2 – Last night marked my triumphant return to the Nebula Book Club! Now in its third year, this is an intellectual and social exercise that I’ve been deprived of while I was doggedly practicing the cachucha for The Gondoliers. Now I’m back, and wow, last night really reminded me of how much I’d missed it.

Actually, there was a third significant event: I actually saw an episode of Buffy The Vampire Slayer that I’d seen before, thereby ending my three-month streak of discovery. It means I’m getting to the point where I started watching it semi-regularly the first time Space started the reruns. There are still tons of episodes I haven’t seen in the third season, but now I’ve got a relatively complete score-card for all the other seasons (except for the newest season, of which I’ve seen all of three episodes). I love this show – campy, yes, and very 90’s teen, but it’s well-written, has terrific characterization, and a sense of humour. Oh, an an over-arching storyline – always impressive.
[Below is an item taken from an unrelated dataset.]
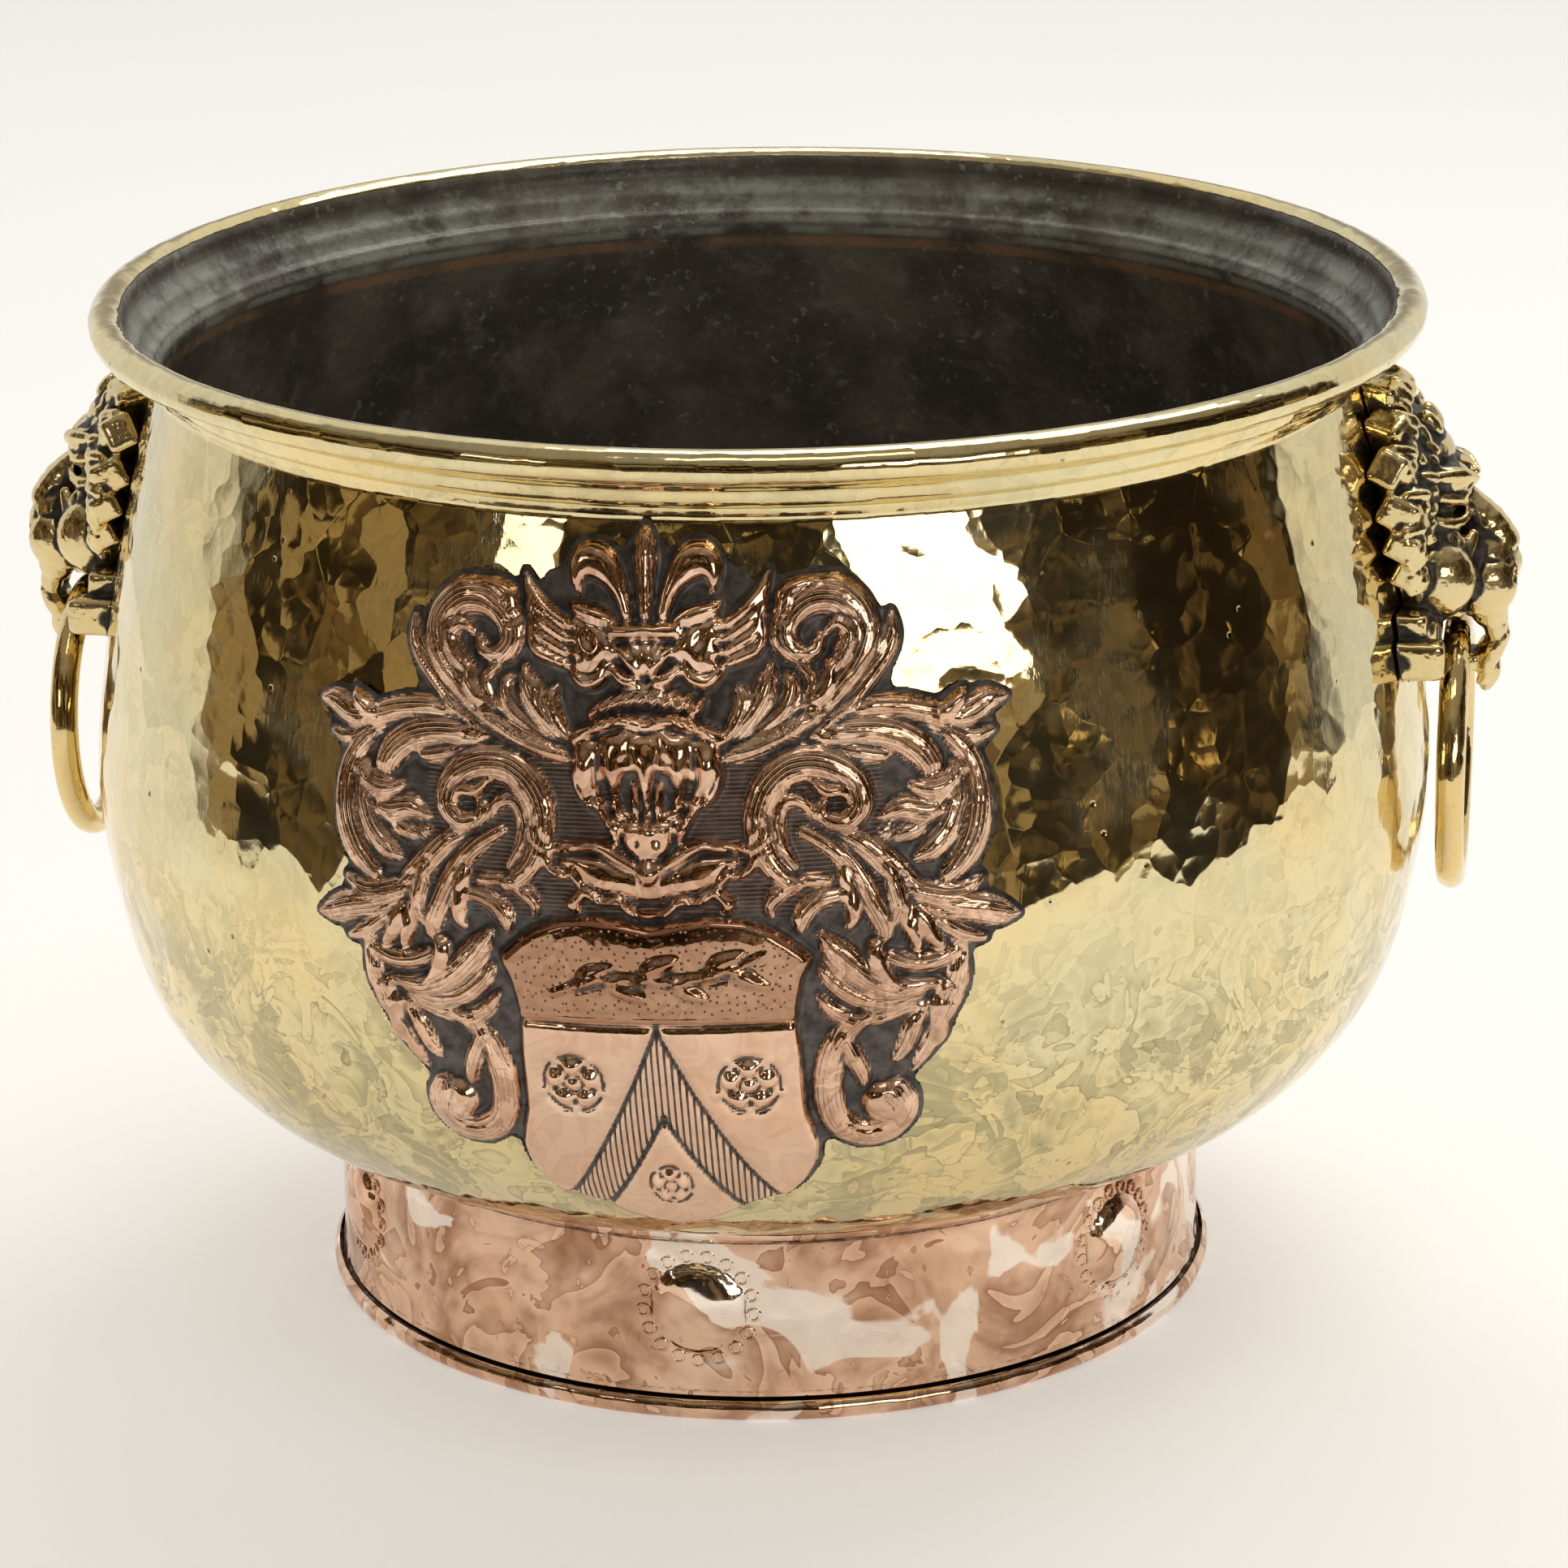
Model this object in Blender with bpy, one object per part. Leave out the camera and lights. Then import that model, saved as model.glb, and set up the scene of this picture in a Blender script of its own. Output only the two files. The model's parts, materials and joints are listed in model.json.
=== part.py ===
"""A brass planter pot on a copper foot, with a copper crest and two lion-mask ring handles.

Metres, +Z up. The origin is on the pot's axis, level with the underside of the foot.
The crest faces -Y, and the two handles are on +X and -X.
"""

import math

import bmesh
import bpy
from mathutils import Matrix, Vector, geometry

# Driving dimensions, in metres. Radii are measured from the pot's axis.
SEGMENTS = 40  # facets round the pot and its foot, with one facing each handle
WIRE_SIDES = 6  # facets round the wires rolled into the edges
GAP = 0.0003  # clearance between pieces that touch

# Pot body: one brass sheet, from the floor up to the rolled rim
BODY_SHEET = 0.0012
SEAT_RADIUS = 0.1270  # where the wall sits on the foot
SEAT_HEIGHT = 0.0580
FLOOR_RADIUS = 0.088
FLOOR_DROP = 0.0160  # the floor below the seat
BELLY_RADIUS = 0.1937
BELLY_RISE = 0.1050  # the widest place above the seat
BODY_DEPTH = 0.2160  # the neck above the seat
NECK_RADIUS = 0.172
RIM_FLARE = 0.0180  # the rim beyond the neck
RIM_RISE = 0.02165  # the rim's top above the neck
BEAD_RADIUS = 0.00485
RIM_CURL = (196, 155, 115, 75, 35, -5, -45, -85, -122)  # degrees round the bead, from inside to the tuck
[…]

Other than The West Wing, it’s the only show I follow.

CURRENT READING:

When you weren’t looking, I read How Reading Changed My Life by Anna Quindlen, a short but poignant examination of what access to books and literacy in general brings people. I’m currently in the middle of Kushiel’s Dart, a rather sensual debut novel by Jacqueline Carey about the training of a courtesan-spy. I’m enjoying the first-person courtly style in which the narrator tells the story (odd, because I often have no patience in artificially elegant writing styles) as well as the varied interpretations of the ideal of love this book raises. It’s really not the type of book I usually like, so I’m quite taken aback to realise that I’m probably going to buy it in hardcover while it’s still available, and the sequel when it’s published in a couple of months too.